De plus, ces caractéristiques cohabitent sur Internet avec un certain exhibitionnisme, un "moi-je-aussi, j'existe, je connais", institutionnalisé par le phénomène des "homepages", via lesquelles chacun peut se présenter, s'exprimer, faire valoir ses hobbies, opinions, etc.

Tous ces aspects sont autant d'inconvénients ou d'avantages suivant la personne qui opère sur le réseau.

Une politique et une stratégie de l'information constituent la meilleure parade aux fuites inconscientes ou accidentelles. Cela prévient aussi des personnels compétents dans leur domaine, mais novices en management de l'information, de se substituer aux personnes habilitées, expérimentées et formées aux techniques d'influence et de manipulation de l'information.

Le plan stratégique de contrôle et de maîtrise des communications doit prendre avant tout en compte la formation des personnels. Chacun doit connaître le discours et l'image que l'entreprise souhaite communiquer, et les limites de ses prérogatives, en terme de communication vers l'extérieur de l'entreprise. Cette attitude ouverte n'empêche en rien une maîtrise des flux de communications sur le réseau, toute éthique respectée.

L'entreprise doit aussi choisir les Newsgroups auxquels elle va participer, et ceux qu'elle va surveiller. Ce choix de consultation partielle limite peu l'accès à l'information, sachant que régulièrement des moteurs de recherche sur des archives des News peuvent être interrogés.

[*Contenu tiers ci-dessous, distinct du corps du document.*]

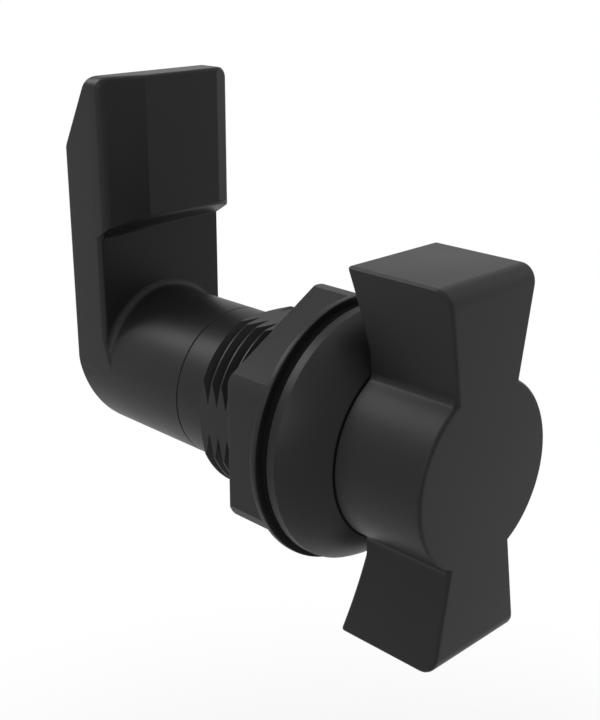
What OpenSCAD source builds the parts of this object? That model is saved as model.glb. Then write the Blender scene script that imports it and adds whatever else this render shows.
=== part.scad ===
// Quarter-turn cam latch with a wing knob, for a 22 mm panel hole with four flats.
// The latch axis is Y: the knob is at -Y, the cam at +Y, and the cam points up (+Z) when closed.
// The origin is on the axis, in the plane of the panel's outer face.

/* [Threaded barrel] */
// Outside diameter of the barrel's thread
thread_d = 22; // [21:0.1:24]
// Depth of each of the four flats below the thread's crests
flat_depth = 0.95; // [0.6:0.05:1.3]
// Length of the barrel behind the panel face, up to its lead-in cone
barrel_len = 13.85; // [11:0.05:20]
// Length of the lead-in cone at the barrel's end
lead_in = 1.35; // [0.8:0.05:2]
// Step from the thread's crests down to the smooth neck behind the barrel
neck_inset = 1.75; // [1.5:0.05:2.2]
// Length of the smooth neck
neck_len = 4.4; // [4:0.1:8]

/* [Flange] */
// How far the flange and its gasket reach out past the thread
flange_lip = 3.5; // [2.5:0.1:5]
// Height of the flange's straight rim
rim_t = 1.2; // [0.8:0.1:2]
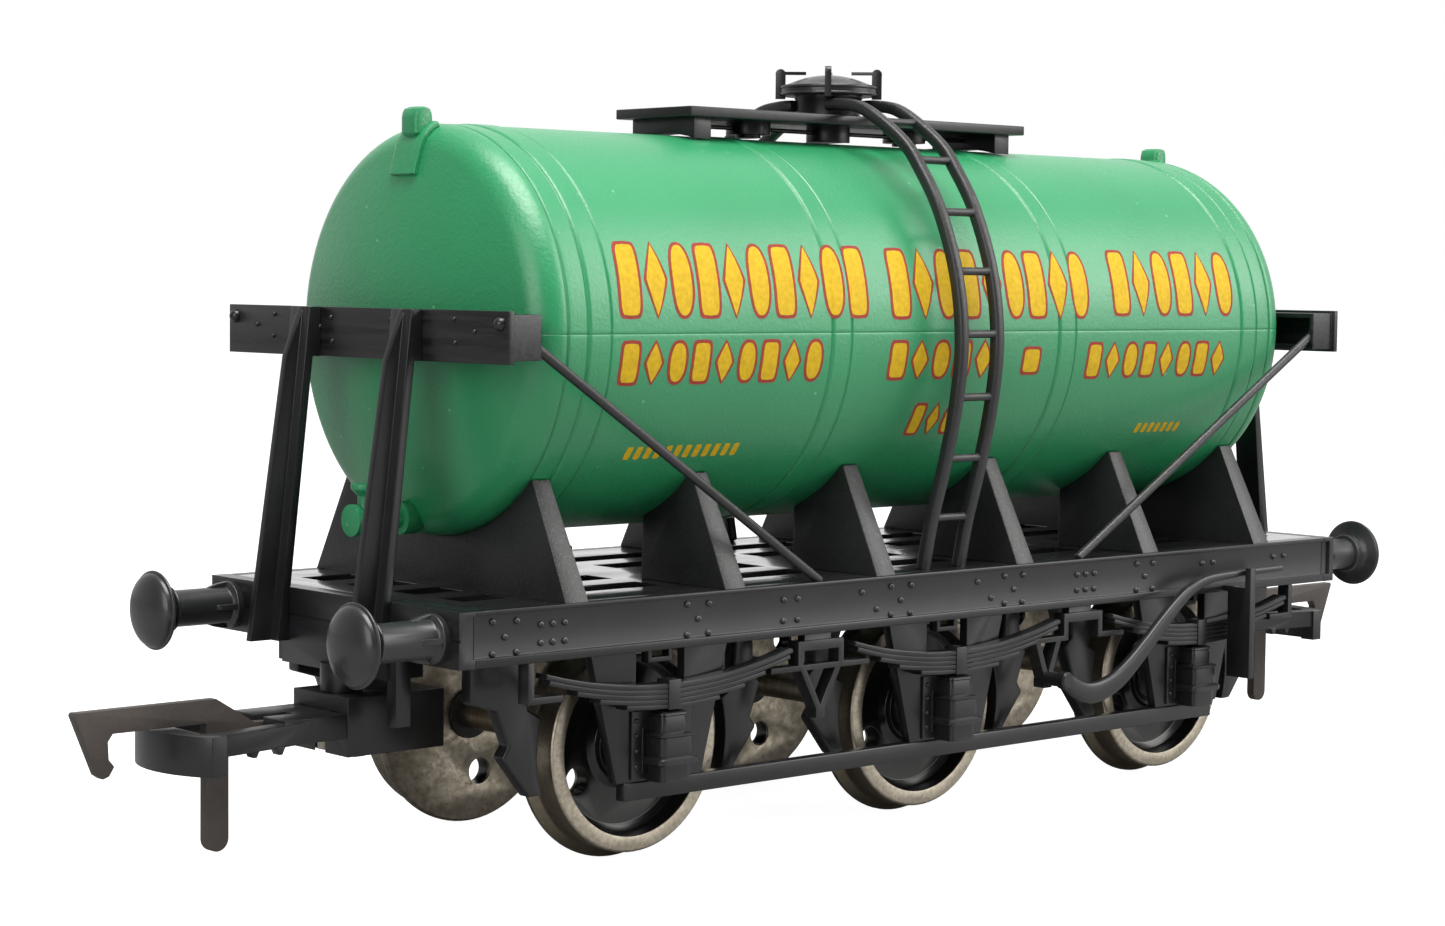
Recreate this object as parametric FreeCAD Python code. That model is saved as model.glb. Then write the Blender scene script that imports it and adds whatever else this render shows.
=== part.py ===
"""Model tank wagon on six wheels, 1:76 scale, written as one STEP file per piece.

Millimetres. +X runs along the wagon from its front end to its rear end, +Y is its right side,
+Z is up, and z = 0 is the lowest point of the wheel flanges. The wagon looks the same after
half a turn about Z, apart from the outlet valve on the front end of the tank.
"""
import FreeCAD
import Part
import math
import os

V = FreeCAD.Vector

# ---- running gear -------------------------------------------------------------------------
AXLE_SPACING = 26.0         # centre to centre of neighbouring axles
FLANGE_R = 7.4              # wheel flange
TREAD_R = 6.85              # wheel tread
TYRE_IN_R = 5.8             # inside of the tyre
HUB_R = 2.4
WHEEL_HOLE_R = 0.88         # three round holes through each wheel disc
WHEEL_HOLE_PITCH_R = 4.15
HOLE_TURN = {-1: 90, 1: 42}  # where the first hole of a left and a right wheel stands
BACK_TO_BACK = 14.5         # between the backs of the two wheels of one axle
WHEEL_T = 2.75              # tyre width with its flange
FLANGE_T = 0.75
DISC_T = 1.3
BUSH_R = 1.7                # insulating bush between wheel and axle
BUSH_LEN = 2.2
BUSH_PROUD = 0.2            # how far a bush stands out behind its wheel
AXLE_R = 1.0
POINT_LEN = 1.7             # length of each pinpoint cone
POINT_PAST = 0.6            # from the axleguard's face to the tip of a pinpoint
JOURNAL_R = 0.6             # plain ends of the middle axle
JOURNAL_PAST = 0.15
FLOAT = 0.5                 # side play of the middle axle, each way
RUN_GAP = 0.05              # radial running clearance
SEAT_GAP = 0.02             # glue or press line between fixed pieces

# ---- tank ---------------------------------------------------------------------------------
TANK_R = 13.0
TANK_LIFT = 3.18            # clear gap between the deck and the tank
WALL = 1.2
BARREL_HALF = 34.3
DOME_DEPTH = 3.8
KNUCKLE_R = 2.2
BAND_H = 0.12               # raised bands round the barrel
END_BAND = (3.4, 1.8)       # from the end seam back to the two edges of a band
LAP_BAND = (10.35, 11.9)    # from the middle of the tank
SEAM_W = 0.22
TONGUE_H = 1.3              # inside lip that joins the two half shells
TONGUE_T = 0.7
TONGUE_ROOT = 0.4
TONGUE_SHORT = 5.3          # how far the lip stops short of the end seam
STRAP_HALF = 1.35           # lifting lug: strap over the dome, and its eye
STRAP_T = 0.3
STRAP_FOOT = 3.43           # below the top of the barrel
STRAP_START = 0.4           # past the end seam
EYE_HALF = 0.88
EYE_X = (0.9, 2.4)          # past the end seam
EYE_Z = (-0.93, 1.07)       # from the top of the barrel

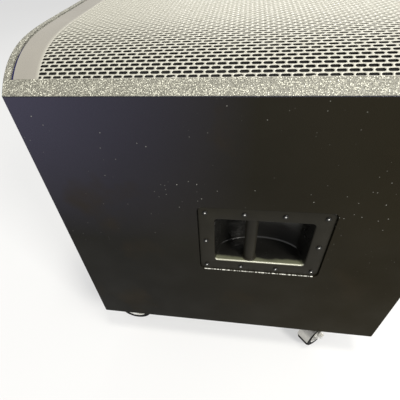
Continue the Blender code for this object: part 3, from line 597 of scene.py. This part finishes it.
def make_materials():
    handle = (0.0142, 0.0129, 0.0092)
    return {
        "cabinet": cabinet_paint(),
        "bezel": bezel_paint(),
        "grille": grille_paint(),
        "foam": foam(),
        "felt": plastic("navy_felt", (0.012, 0.012, 0.058), 0.9, 700.0, 0.0004, 0.1),
        "rebate_highlight": rebate_highlight_paint(),
        "pin": metal("bright_pin", (0.95, 0.94, 0.90), 0.30),
        "handle": plastic("handle_moulding", handle, 0.50, 900.0, 0.0002, 0.08),
        "pocket": pocket_moulding((0.0075, 0.0072, 0.0062)),
        "screw": plastic("black_screw", (0.006, 0.006, 0.006), 0.30, 900.0, 0.00005, 0.25),
        "zinc": metal("bright_zinc", (0.90, 0.89, 0.85), 0.26),
        "guard": metal("dull_zinc", (0.52, 0.51, 0.48), 0.30),
        "tyre": rubber("tyre_rubber", (0.004, 0.004, 0.004), 0.60, 0.006, 0.04),
        "foot": rubber("foot_rubber", (0.014, 0.014, 0.014)),
        "cast": metal("cast_aluminium", (0.50, 0.50, 0.51), 0.50),
        "ferrite": plastic("ferrite", (0.050, 0.050, 0.055), 0.65, 500.0, 0.0003),
        "steel": metal("plated_steel", (0.55, 0.55, 0.54), 0.34, (1.0, 12.0, 12.0)),
        "paper": plastic("pulp_paper", (0.018, 0.018, 0.018), 0.88, 350.0, 0.0006),
        "cloth": woven("doped_cloth", (0.22, 0.16, 0.08)),
        "copper": copper_wire(),
        "anodised": metal("black_anodised", (0.045, 0.045, 0.048), 0.42, (1.0, 18.0, 1.0)),
        "circuit": plastic("solder_mask", (0.015, 0.12, 0.045), 0.40),
        "black": plastic("black_moulding", (0.020, 0.020, 0.020), 0.42),
        "lamp": plastic("lamp_lens", (0.06, 0.42, 0.10), 0.18, 300.0, 0.00005),
        "wood": plywood(),
    }


def dress_cad_nodes(looks):
    """Gives every carried-over CAD node its material."""
    wanted = {
        "cabinet": (
            "side_panel_near side_panel_far top_panel bottom_panel rear_panel baffle port_shelf"
        ),
        "wood": "brace",
        "bezel": "front_bezel",
        "grille": "front_grille",
        "foam": "grille_foam",
        "handle": "handle_cup_near handle_cup_far handle_bar_near handle_bar_far pole_socket",
        "foot": "rubber_foot_near_rear rubber_foot_near_front rubber_foot_far_rear"
        " rubber_foot_far_front",
        "cast": "woofer_basket",
        "ferrite": "woofer_magnet",
        "steel": "woofer_top_plate woofer_pole_piece amp_chassis",
        "paper": "woofer_cone woofer_dust_cap",
        "cloth": "woofer_surround woofer_spider",
        "copper": "voice_coil transformer",
        "anodised": "amp_panel amp_heatsink",
        "circuit": "circuit_board",
        "black": "capacitor_a capacitor_b gain_knob power_rocker power_switch_frame mains_inlet"
        " input_socket output_socket mode_switch",
        "lamp": "status_led",
        "zinc": " ".join(
            f"caster_{kind}_{spot}" for kind in ("plate", "fork", "axle") for spot in CASTERS
        ),
        "tyre": " ".join(f"caster_wheel_{spot}" for spot in CASTERS),
    }
    for look, names in wanted.items():
        for name in names.split():
            frame["nodes"][name].material_slots[0].material = looks[look]


# Arched front


def arch_height(y):
    return BEZEL_LOW.z + ARCH_LIP + ARCH_RISE * (1 - np.abs(np.asarray(y) / Y_HALF) ** ARCH_POWER)


class ArchLine:
    """The arch's cross-section, walked by its arc length from the near edge."""

    def __init__(self, half_width):
        self.y = np.linspace(-half_width, half_width, 4000)
        self.z = arch_height(self.y)
        lengths = np.hypot(np.diff(self.y), np.diff(self.z))
        self.s = np.concatenate([[0.0], np.cumsum(lengths)])
        self.length = self.s[-1]

    def at(self, s):
        return np.interp(s, self.s, self.y), np.interp(s, self.s, self.z)

    def where(self, y):
        return float(np.interp(y, self.y, self.s))


def grille_columns(row, start, end):
    """Centres and half lengths of one row's slots, clipped to the slotted field."""
    half = SLOT_LENGTH / 2
    offset = 0.0 if row % 2 else SLOT_PITCH / 2
    centre = start + half - 0.0002 + offset - SLOT_PITCH
    slots = []
    while centre - half < end:
        low, high = max(centre - half, start), min(centre + half, end)
        if high - low > SHORTEST_SLOT:
            slots.append((low, high))
        centre += SLOT_PITCH
    return slots


def slot_outline(low, high, s, half_width):
    """Eight points round one slot, anticlockwise in (x, s)."""
    r = min(half_width * 0.75, (high - low) / 3)
    e = half_width * 0.4
    return [
        (low, s - e), (low + r, s - half_width), (high - r, s - half_width), (high, s - e),
        (high, s + e), (high - r, s + half_width), (low + r, s + half_width), (low, s + e),
    ]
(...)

Afin de contourner la surveillance possible par autrui de ses centres d'intérêt, une entreprise peut passer par un agent anonyme et opérer des FreeLoad : télécharger les informations, puis à les mettre à disposition sur un serveur Intranet privé, dissimulant ainsi leur importance pour l'entreprise, que des accès répétés auraient révélée.

La théorie existe depuis déjà longtemps, ses applications aux nouveaux moyens de communication s'affinent de jour en jour. Mieux vaut se préparer dès maintenant aux méandres et aux intrigues d'un Net pourtant encore jeune.